Burlington Northern & Santa Fe Railway Co. v. United States: The Supreme Court Clarifies the Requirements for “Arranger” Liability and Allocation of Liability in CERCLA Cases – Part I.
The Supreme Court recently clarified the requirements for “arranger” liability and allocation of liability in CERCLA cases in Burlington Northern & Santa Fe Railway Co. v. United States, No. 07-1601, -U.S.- (U.S. May 4, 2009). The facts of this case are typical of most CERCLA cases.
In 1960, Brown & Bryant, Inc. (“B&B”) began operating an agricultural chemical distribution business on a 3.8 parcel in Arvin, California. As part of its business, B&B purchased pesticides that included D-D and Namagon from Shell Oil Company (“Shell”).
In 1975, B&B expanded its operations onto an adjacent 0.9 acre parcel of land owned by predecessors to Burlington Northern and Santa Fe Railway Company and Union Pacific Railroad Company (collectively, “Railroads”). Both parcels were graded toward a sump and drainage pond (not lined until 1979) on the primary parcel.
Despite Shell’s precautions in delivering the pesticides and its instructions to B&B for proper handling, B&B was a “sloppy operator” and leaked the pesticides during operations of its facility. Eventually, the California Department of Toxic Substances Control and, then, the EPA began investigating B&B’s violations of hazardous waste laws. The agencies discovered significant soil and groundwater contamination, including a plume of groundwater contamination under the facility that threatened to leach into an adjacent supply of potential drinking water.
B&B started remediation, but had become insolvent by 1989 and declared bankruptcy. California and the EPA assumed the cleanup efforts costing more than $8 million by 1998. Additionally, the Railroads incurred more than $3 million in response costs under a 1991 EPA administrative order directing them, as owner of part of the site, to perform certain remedial tasks.

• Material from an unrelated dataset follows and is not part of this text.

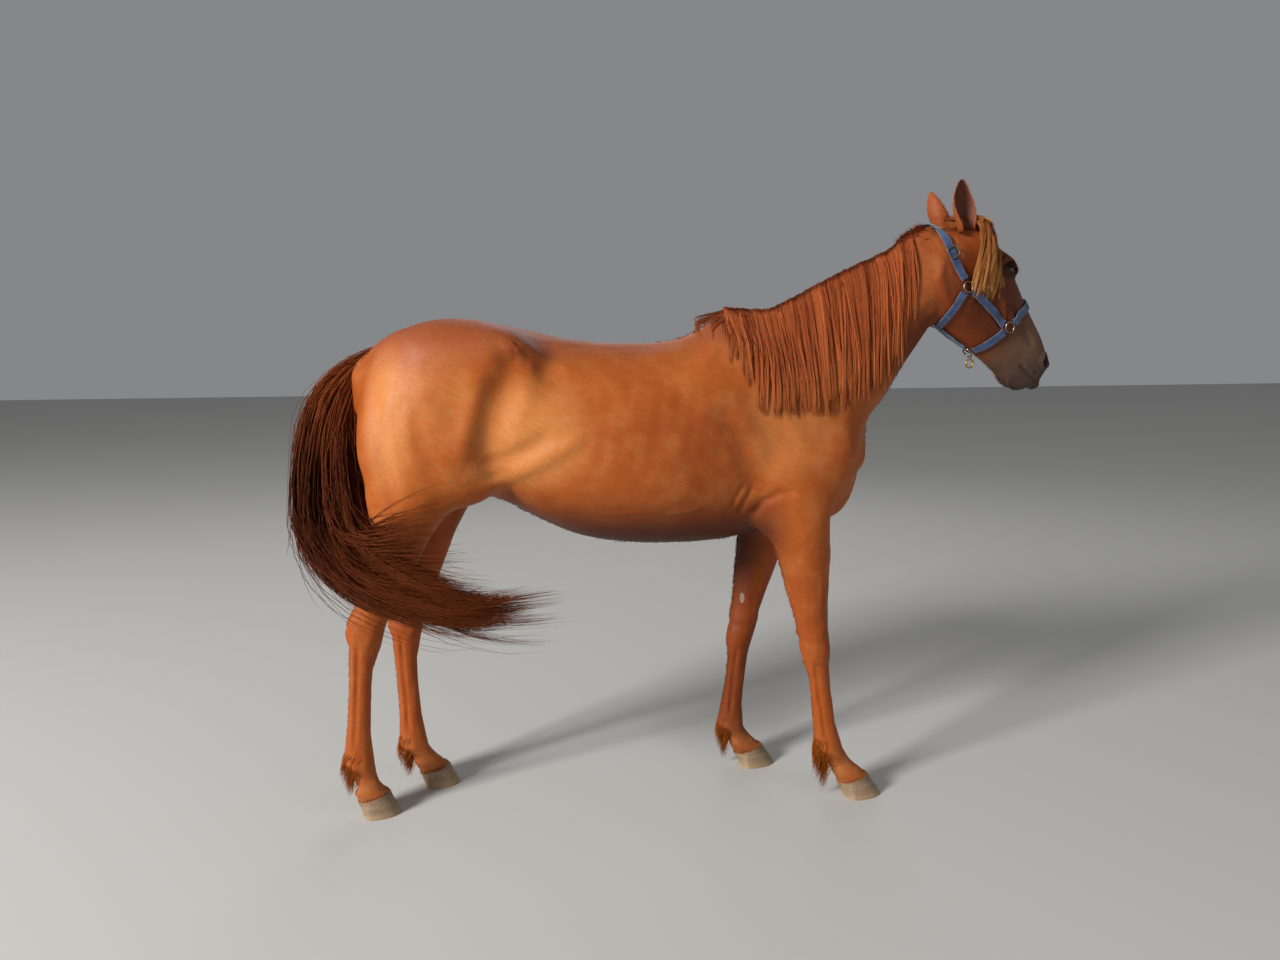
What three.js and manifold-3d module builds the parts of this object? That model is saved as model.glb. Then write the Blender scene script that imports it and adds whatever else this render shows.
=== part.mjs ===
// A life-size standing horse in a head collar, as closed faceted solids.
// Millimetres. +X is where the horse faces, +Y is its left and +Z is up, and all four soles
// stand on Z = 0. The flesh is one blended form: each part of it is a loft through named
// sections, lofts and muscles melt into each other, and the result is meshed, thinned to few
// triangles and parted with thin cuts. Hooves, ears and eyes are closed meshes of their own,
// and hair and straps are shells that lie a hair's breadth off the flesh.
import * as THREE from "three";
import { mergeVertices } from "three/addons/utils/BufferGeometryUtils.js";
import Module from "manifold-3d";

const wasm = await Module();
wasm.setup();

// ---------------------------------------------------------------- driving dimensions

const GAP = 0.6; // between two solids that touch
const FAR = 4000; // larger than the horse
const OUT_OF_REACH = 300; // forms further off than this don't matter
const LOFT_STEP = 3; // between the stored sections of a loft
const FLATNESS = 1e-3; // below this the planes round an edge have no clear meeting point
const MOST_TURN = 0.25; // least cosine by which thinning may turn a triangle
const EDGE_MARGIN = 0.04; // a grid edge is crossed no nearer to its ends than this share
const HALVINGS = 24; // rounds of halving in the search for a surface
const TINY = 1e-6;
const HANDS = [-1, 1]; // right and left
const HEAD_TURN = THREE.MathUtils.degToRad(10); // the head looks a little to its left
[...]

In 1992, the Railroads sought to recover these costs from B&B. That lawsuit was consolidated in 1996 with two recovery actions that California and EPA brought against Shell and the Railroads. California and EPA asserted that Shell was liable as person who “arranged for disposal” of the subject pesticides under CERCLA § 107.
Lower Courts’ Determinations
The District Court held that both Shell and the Railroads were liable (Shell as an arranger, and the Railroads as an owner). However, the Court did not impose joint and several liability, as is usually the case under CERCLA when there is more than one liable party. The Court concluded that the single harm at the site was divisible and capable of apportionment and applied the following factors:
- percentage of the site owned by the Railroads (19%);
- duration of B&B’s business divided by the term of the Railroads’ lease (45%); and
- the court’s determination that only two of the three polluting chemicals had been spilled on the Railroad’s portion of the site and that those two chemicals were responsible for two-thirds of the overall site contamination.
The Court determined that the Railroads were only responsible for 9% of the Governments’ response costs by multiplying 19% by 45% by 66% (totaling 6%) and accounting for a 50% calculation error. The District Court also determined that Shell was only responsible for 6% of those costs. The Governments appealed this apportionment and Shell appealed the determination of its liability.
The Court of Appeals for the Ninth Circuit upheld the determination that Shell is liable as an arranger. However, the Court reversed the finding on apportionment, holding that, while “the contamination traceable to the Railroads and Shell, with adequate information, would be allocable, as would be the cost of cleaning up the contamination”, , the District Court erred in finding that the record established a reasonable basis for apportionment. Burlington Northern & Santa Fe Railway Co. v. United States, 520 F.3d 918, 942 (9th Cir. 2008). The Court held that Shell and the Railroads are jointly and severally liable for all the Governments’ response costs.
The Supreme Court granted certiorari to determine (1) whether Shell was properly liable as an arranger under CERCLA § 107(a)(3); and (2) whether the Railroads and Shell were properly held liable for all the Governments’ response costs.